A Note by Dr. Kevin Graham
Written on March 13, 2019
My name is Kevin Graham, and I have been a supporter of the Urban Abbey in one way or another since its earliest days. Although I am a member of another congregation, Omaha First UMC, I contribute financially to Urban Abbey and I attend the 5:30 pm worship service when I can.
The 2019 Special General Conference of the United Methodist Church recently adopted the Traditionalist Plan to reshape the UMC Book of Discipline by reaffirming the exclusionary stance of the global church toward the full participation of LGBTQ+ persons in the ministries of the church and by increasing the penalties that clergy and bishops face for trying to include everyone. Since the end of the Special General Conference, I have been trying to process a stew of emotions I feel about this action of the denomination that I joined in 1997.
Part of me is angry. I am angry because when I became a United Methodist in 1997, I promised to accept the freedom and power that God gives me to resist evil, injustice, and oppression. I see the effort of the global church to maintain and reinforce the exclusion of people from full participation in the ministries of the church based on who they are and whom they love as evil, unjust, and oppressive, and therefore as contradictory to our membership vows as United Methodists.
Part of me is amused. I am amused because in 1997-1998, First UMC went through the sort of identity crisis that grips the global church now. When our lead pastor performed a holy union ceremony for a same-sex couple, the Nebraska Annual Conference of the UMC charged him with violating the UMC Book of Discipline and suspended him from active ministry. When his suspension ended, the conference extended his suspension without justification. After a church trial acquitted him of violating the UMC Book of Discipline, our congregation split, with over half our members departing. Months later, the conference reassigned our pastor to another congregation elsewhere in the state, despite his acquittal.
Soon thereafter, a national campaign to write prohibitions on same-sex marriage into state constitutions chose Nebraska as a test case. Deep-pocketed conservative donors from around the country used the negative reaction to the same-sex union ceremony at First UMC to build a successful campaign to write Initiative 416 into the Nebraska State Constitution.
Through all of this, the remaining members of First UMC felt isolated within our congregation, our conference, our denomination, and our nation. During our lead pastor’s suspension, the pro-inclusion group within the membership of our church could not include the pastoral leadership of the congregation in meetings about how to live out our mission as a welcoming and inclusive congregation under the circumstances. Our worship services were picketed regularly by anti-gay hate groups. We felt precious little support from across the denomination and the country.
So, I am amused when the pro-exclusion forces in the global church try to intimidate me into abandoning the United Methodist Church by simply reaffirming the existing exclusive language in the UMC Book of Discipline, making the language more precise, and stiffening the penalties for violating it. The part of me that is amused thinks, “Is that all you’ve got? Sharpened language and stiffened penalties? We still have our clergy. Our congregation is unified in support of a mission of inclusive and loving ministry to the world. Congregations all over the Great Plains UMC Annual Conference and all over the United States are exploring joining us in the UMC Reconciling Ministries Network. We are unified, we are powerful, and we are not alone. I thought you were going to do something to us. I thought you were going to hurt us. Is that really all you’ve got?”
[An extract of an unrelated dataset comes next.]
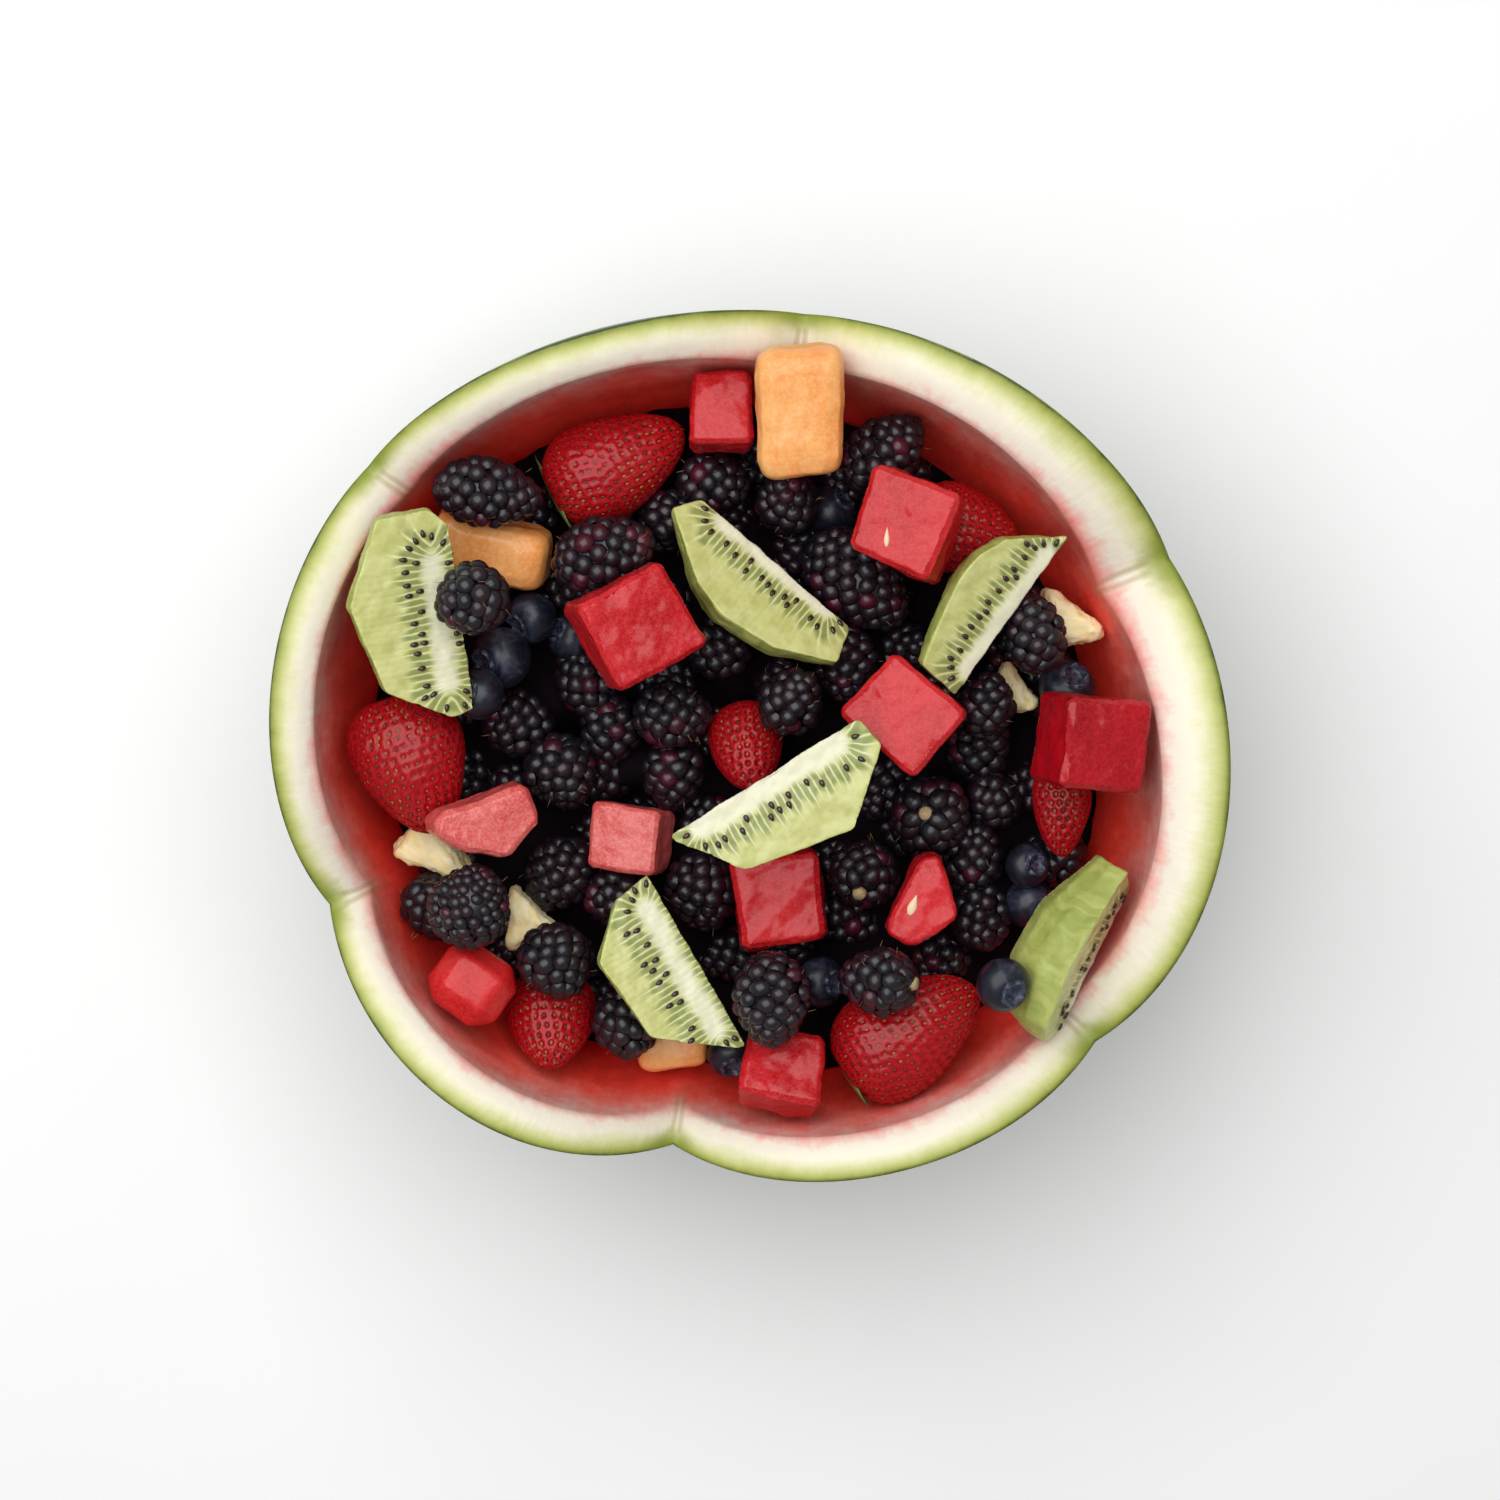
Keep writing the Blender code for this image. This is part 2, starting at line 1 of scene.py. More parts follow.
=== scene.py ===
# %% [markdown]
# # A fruit salad in a carved melon bowl
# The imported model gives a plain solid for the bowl, for the bed of loose berries and
# for every piece of fruit that lies on it. Here each of them gets its real surface:
# drupelets, seeds in dimples, torn flesh, the rays of a kiwi. The solids stay the
# measure of everything: a piece of fruit takes its place, its direction and its size
# from the solid that it stands for.

# %% Load the frame
import random
from math import atan2, ceil, cos, degrees, exp, hypot, pi, radians, sin, sqrt, tau

import bmesh
import bpy
import numpy as np
from mathutils import Matrix, Vector, noise
from mathutils.bvhtree import BVHTree
from mathutils.kdtree import KDTree


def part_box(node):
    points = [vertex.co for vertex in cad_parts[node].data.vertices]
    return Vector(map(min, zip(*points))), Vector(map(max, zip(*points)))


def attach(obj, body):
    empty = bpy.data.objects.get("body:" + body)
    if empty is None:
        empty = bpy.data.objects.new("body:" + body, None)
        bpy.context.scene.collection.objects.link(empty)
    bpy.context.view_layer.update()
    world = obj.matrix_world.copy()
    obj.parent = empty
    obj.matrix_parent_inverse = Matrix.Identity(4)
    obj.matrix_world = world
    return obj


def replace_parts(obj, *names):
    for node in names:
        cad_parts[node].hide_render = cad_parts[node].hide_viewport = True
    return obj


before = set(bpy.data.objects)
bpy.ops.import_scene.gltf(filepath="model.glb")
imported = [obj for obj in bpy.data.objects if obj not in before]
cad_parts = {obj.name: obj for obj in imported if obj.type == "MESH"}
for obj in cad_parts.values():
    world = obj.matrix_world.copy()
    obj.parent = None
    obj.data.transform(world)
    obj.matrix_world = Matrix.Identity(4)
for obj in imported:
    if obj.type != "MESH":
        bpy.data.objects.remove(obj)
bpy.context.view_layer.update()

MM = 0.001
nodes_of = {}
for name in sorted(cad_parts):
    nodes_of.setdefault(name.rstrip("0123456789").rstrip("_"), []).append(name)
print({kind: len(names) for kind, names in nodes_of.items()})

# %% [markdown]
# ## Camera, table and light
# The salad is looked at from straight above, so only the rim, the upper wall of the
# bowl and the fruit show. A long lens keeps the rim from hiding the wall. A window-like
# soft light hangs over it, a little to the far left: it gives each round berry one broad
# highlight, and lets the gaps between the fruit fall into deep shade. A weak even light
# from all round keeps those gaps from going fully black.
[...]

But part of me is also pained. I am pained to see LGBTQ+ friends of mine who feel unable to don a rainbow stole and take their regular places in the choir of my congregation because our denomination says that people who love as they love are unwelcome. I am pained to hear LGBTQ+ candidates for United Methodist ordained ministry reconsidering their candidacy because of the expressed intention of the global church to exclude them from ordained ministry. I recognize that I would probably feel less amusement and more pain if I were gay rather than straight. I am still processing what I think about that.
This stew of emotions is still boiling inside me. I don’t feel the same way about the hurtful actions of our global church this week as I did last week. I don’t expect to feel the same way next week as I do this week. But I know that God is not finished with us yet. It helps me to recall the grounding Scripture that my son Daniel chose to read when he was confirmed as an adult member of First UMC in 2017:
“For surely I know the plans I have for you,” says the Lord, “plans for welfare and not for harm, to give you a future with hope.” (Jeremiah 29.11)
I still believe in God’s promise of a future with hope. I believe we will experience it together.